**TASK TO COMPLETE**
In full and without alteration, repeat the material.
....
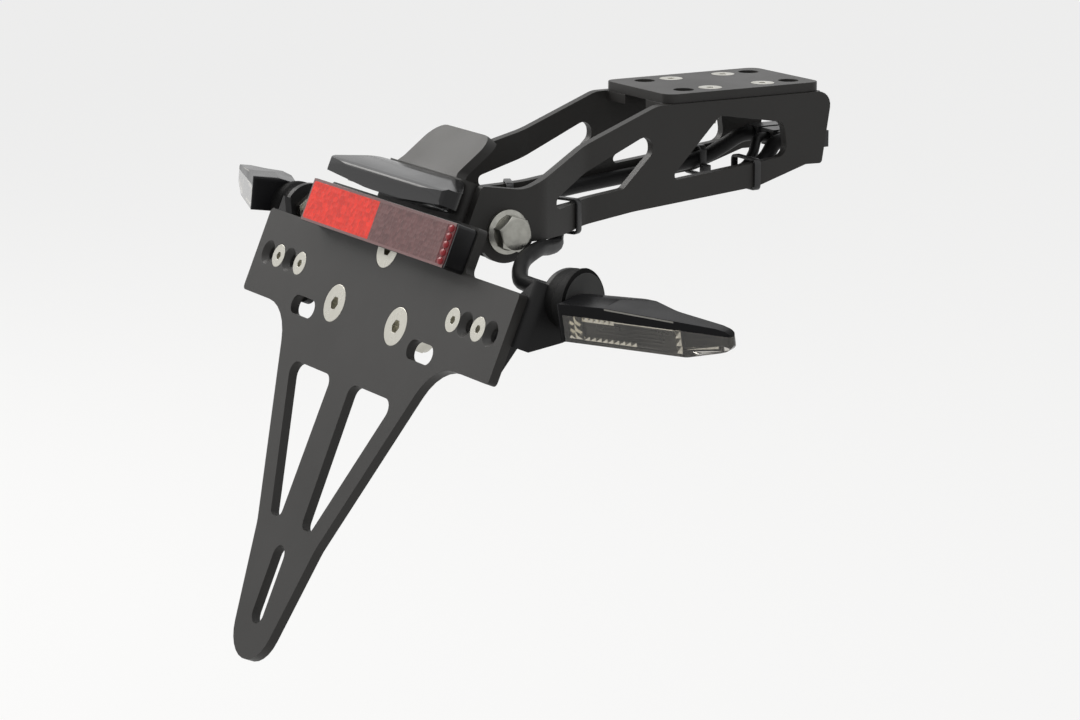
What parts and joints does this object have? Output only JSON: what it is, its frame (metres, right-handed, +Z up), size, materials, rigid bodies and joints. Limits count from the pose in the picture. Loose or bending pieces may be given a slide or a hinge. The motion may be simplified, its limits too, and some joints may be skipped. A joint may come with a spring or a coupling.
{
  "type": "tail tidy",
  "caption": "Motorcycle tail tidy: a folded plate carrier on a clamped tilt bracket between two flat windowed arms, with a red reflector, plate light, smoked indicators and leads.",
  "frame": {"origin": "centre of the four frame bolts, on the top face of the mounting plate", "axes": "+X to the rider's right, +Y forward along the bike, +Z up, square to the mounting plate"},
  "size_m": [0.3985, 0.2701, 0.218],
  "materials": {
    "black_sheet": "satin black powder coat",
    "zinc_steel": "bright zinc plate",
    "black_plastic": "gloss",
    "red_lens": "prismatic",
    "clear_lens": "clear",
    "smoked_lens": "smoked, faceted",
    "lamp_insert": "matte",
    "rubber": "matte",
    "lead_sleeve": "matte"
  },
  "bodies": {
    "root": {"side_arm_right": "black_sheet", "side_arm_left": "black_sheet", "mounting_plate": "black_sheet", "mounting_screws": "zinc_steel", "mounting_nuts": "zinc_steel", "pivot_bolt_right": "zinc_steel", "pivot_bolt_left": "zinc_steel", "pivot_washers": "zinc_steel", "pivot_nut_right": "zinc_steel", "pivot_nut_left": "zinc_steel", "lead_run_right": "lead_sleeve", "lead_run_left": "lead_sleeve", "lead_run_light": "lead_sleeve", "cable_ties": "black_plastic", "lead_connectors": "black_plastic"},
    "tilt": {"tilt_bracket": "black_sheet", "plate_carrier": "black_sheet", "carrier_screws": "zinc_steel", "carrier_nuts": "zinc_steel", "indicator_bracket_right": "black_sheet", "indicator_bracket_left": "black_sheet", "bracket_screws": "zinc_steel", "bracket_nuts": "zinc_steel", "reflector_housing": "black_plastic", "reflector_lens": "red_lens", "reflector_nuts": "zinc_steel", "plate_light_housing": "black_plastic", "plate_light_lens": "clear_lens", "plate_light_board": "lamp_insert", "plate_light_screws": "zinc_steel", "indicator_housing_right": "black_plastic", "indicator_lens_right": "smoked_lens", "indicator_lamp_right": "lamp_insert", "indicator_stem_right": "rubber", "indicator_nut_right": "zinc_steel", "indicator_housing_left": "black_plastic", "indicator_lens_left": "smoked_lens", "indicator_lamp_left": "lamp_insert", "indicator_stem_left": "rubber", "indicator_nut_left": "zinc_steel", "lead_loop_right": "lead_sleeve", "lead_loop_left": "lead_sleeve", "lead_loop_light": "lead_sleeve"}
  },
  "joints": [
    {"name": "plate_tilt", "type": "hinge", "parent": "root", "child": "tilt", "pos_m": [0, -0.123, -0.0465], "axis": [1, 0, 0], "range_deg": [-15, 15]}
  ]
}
....
**TASK ANSWER**
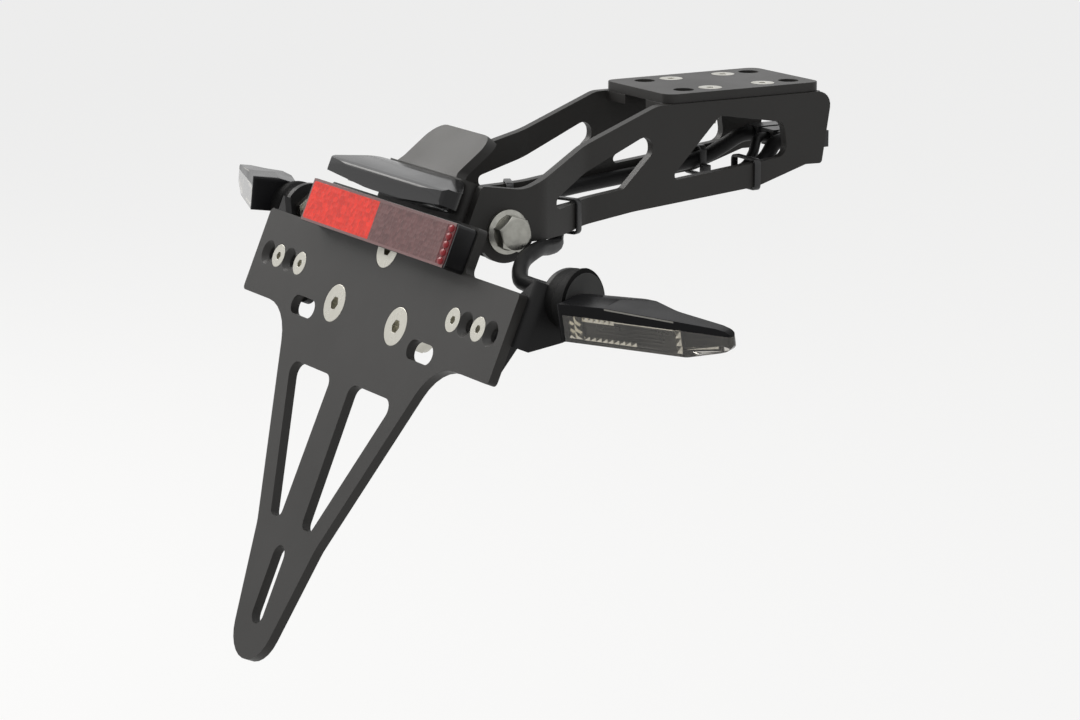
What parts and joints does this object have? Output only JSON: what it is, its frame (metres, right-handed, +Z up), size, materials, rigid bodies and joints. Limits count from the pose in the picture. Loose or bending pieces may be given a slide or a hinge. The motion may be simplified, its limits too, and some joints may be skipped. A joint may come with a spring or a coupling.
{
  "type": "tail tidy",
  "caption": "Motorcycle tail tidy: a folded plate carrier on a clamped tilt bracket between two flat windowed arms, with a red reflector, plate light, smoked indicators and leads.",
  "frame": {"origin": "centre of the four frame bolts, on the top face of the mounting plate", "axes": "+X to the rider's right, +Y forward along the bike, +Z up, square to the mounting plate"},
  "size_m": [0.3985, 0.2701, 0.218],
  "materials": {
    "black_sheet": "satin black powder coat",
    "zinc_steel": "bright zinc plate",
    "black_plastic": "gloss",
    "red_lens": "prismatic",
    "clear_lens": "clear",
    "smoked_lens": "smoked, faceted",
    "lamp_insert": "matte",
    "rubber": "matte",
    "lead_sleeve": "matte"
  },
  "bodies": {
    "root": {"side_arm_right": "black_sheet", "side_arm_left": "black_sheet", "mounting_plate": "black_sheet", "mounting_screws": "zinc_steel", "mounting_nuts": "zinc_steel", "pivot_bolt_right": "zinc_steel", "pivot_bolt_left": "zinc_steel", "pivot_washers": "zinc_steel", "pivot_nut_right": "zinc_steel", "pivot_nut_left": "zinc_steel", "lead_run_right": "lead_sleeve", "lead_run_left": "lead_sleeve", "lead_run_light": "lead_sleeve", "cable_ties": "black_plastic", "lead_connectors": "black_plastic"},
    "tilt": {"tilt_bracket": "black_sheet", "plate_carrier": "black_sheet", "carrier_screws": "zinc_steel", "carrier_nuts": "zinc_steel", "indicator_bracket_right": "black_sheet", "indicator_bracket_left": "black_sheet", "bracket_screws": "zinc_steel", "bracket_nuts": "zinc_steel", "reflector_housing": "black_plastic", "reflector_lens": "red_lens", "reflector_nuts": "zinc_steel", "plate_light_housing": "black_plastic", "plate_light_lens": "clear_lens", "plate_light_board": "lamp_insert", "plate_light_screws": "zinc_steel", "indicator_housing_right": "black_plastic", "indicator_lens_right": "smoked_lens", "indicator_lamp_right": "lamp_insert", "indicator_stem_right": "rubber", "indicator_nut_right": "zinc_steel", "indicator_housing_left": "black_plastic", "indicator_lens_left": "smoked_lens", "indicator_lamp_left": "lamp_insert", "indicator_stem_left": "rubber", "indicator_nut_left": "zinc_steel", "lead_loop_right": "lead_sleeve", "lead_loop_left": "lead_sleeve", "lead_loop_light": "lead_sleeve"}
  },
  "joints": [
    {"name": "plate_tilt", "type": "hinge", "parent": "root", "child": "tilt", "pos_m": [0, -0.123, -0.0465], "axis": [1, 0, 0], "range_deg": [-15, 15]}
  ]
}